(Illumination Entertainment and Universal Pictures)

(Illumination Entertainment and Universal Pictures)

You can’t breathe on Mars. A rabbit can’t drive a bus. These are among the realities that one must blissfully ignore to enjoy the art of cartoons. The best animated features immerse you in a world that seems so real that it makes perfect sense for animals to talk and drive cars and carry on great adventures under the completely unwitting noses of their supposed human superiors.

The Secret Life of Pets starts from the promising idea that the domesticated creatures dependent on us for home and affection carry on their own lives while we aren’t around. Unfortunately for moviegoers (though perhaps wish fulfillment for animal lovers), the film is best in those rare moments when the pets’ owners are present.

Max (voiced by Louis C.K.) is a terrier devoted to his owner Katie (Ellie Kemper), who rescued him from a box of free puppies on a sidewalk. They live in an old New York apartment building whose residents own a variety of pets. When Katie leaves home, Max is content to wait diligently for her return, but other animals in the neighborhood are more restless, including a dachshund that enjoys a massage from its owner’s kitchen mixer. When Katie brings home Duke (Eric Stonestreet), a rescued pet that towers over Max, they becomes rivals. They are forced to join forces when their dog walker loses them and they fall into an underworld of abandoned animals led by the wisecracking, vengeful rabbit Snowball (Kevin Hart).

The movie is set in a glossy version of Manhattan that is inauspiciously announced on the soundtrack by Taylor Swift’s “Welcome to New York.” Now, even fans of Swift like myself may find her imagined city representative of the increasingly homogenous banality that now inhabits a once vital and distinctive town.
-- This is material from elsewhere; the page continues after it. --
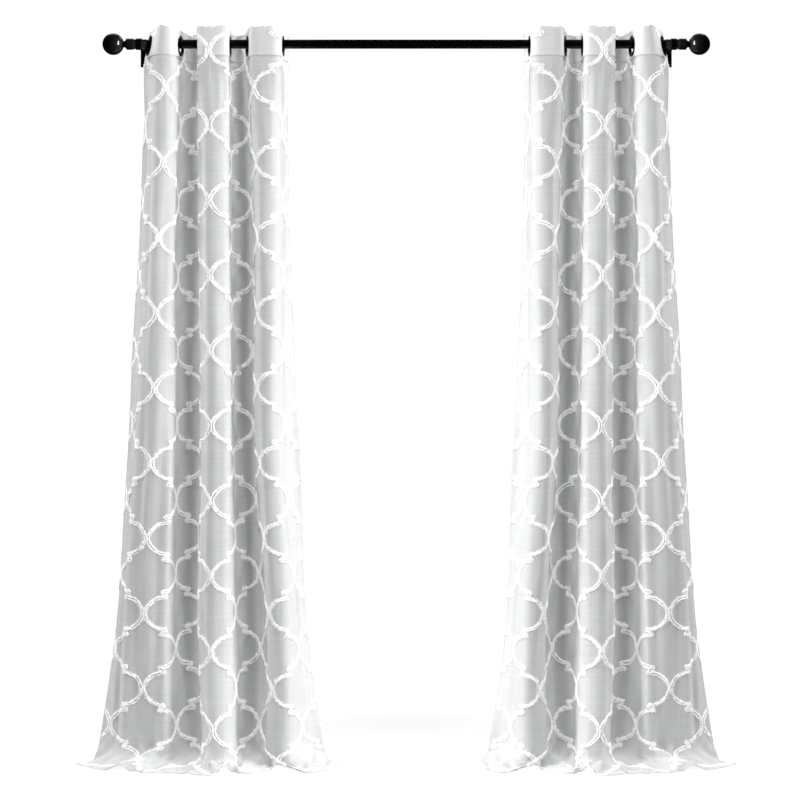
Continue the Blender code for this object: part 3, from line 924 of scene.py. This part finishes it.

A sanitized New York is nothing unusual even in live action films, but the world outside the pets’ apartment buildings seems unconvincing, and when the standard-issue evil dog catchers come into the picture, the movie begins to feel like an inferior retread of last year’s Shaun the Sheep Movie, which created a far more convincing world of farm animals let loose in the city (and not coincidentally, benefited from a script that had no dialogue—and no celebrity voice talent).

Directors Yarrow Cheney and Chris Renaud (Despicable Me) set most of the film in a world where humans seem ignorant of their very existence, but the movie is most touching in the relationships between man and human—the rival dogs really begin to develop their friendship when Max helps Duke find his previous owner. There is class crisis bubbling under the movie between privileged and abandoned animals, but the characters never resonate enough for this to come through. I didn’t mind sitting through The Secret Life of Pets, but it just made me want to fetch the Shaun the Sheep Movie again.


The Secret Life of Pets
Directed by Yarrow Cheney and Chris Renaud
Written by Cinco Paul, Ken Daurio, and Brian Lynch
With the voices of Louis C.K., Eric Stonestreet, Kevin Hart
Rated PG for action and some rude humor
90 minutes
Opens today at a multiplex near you.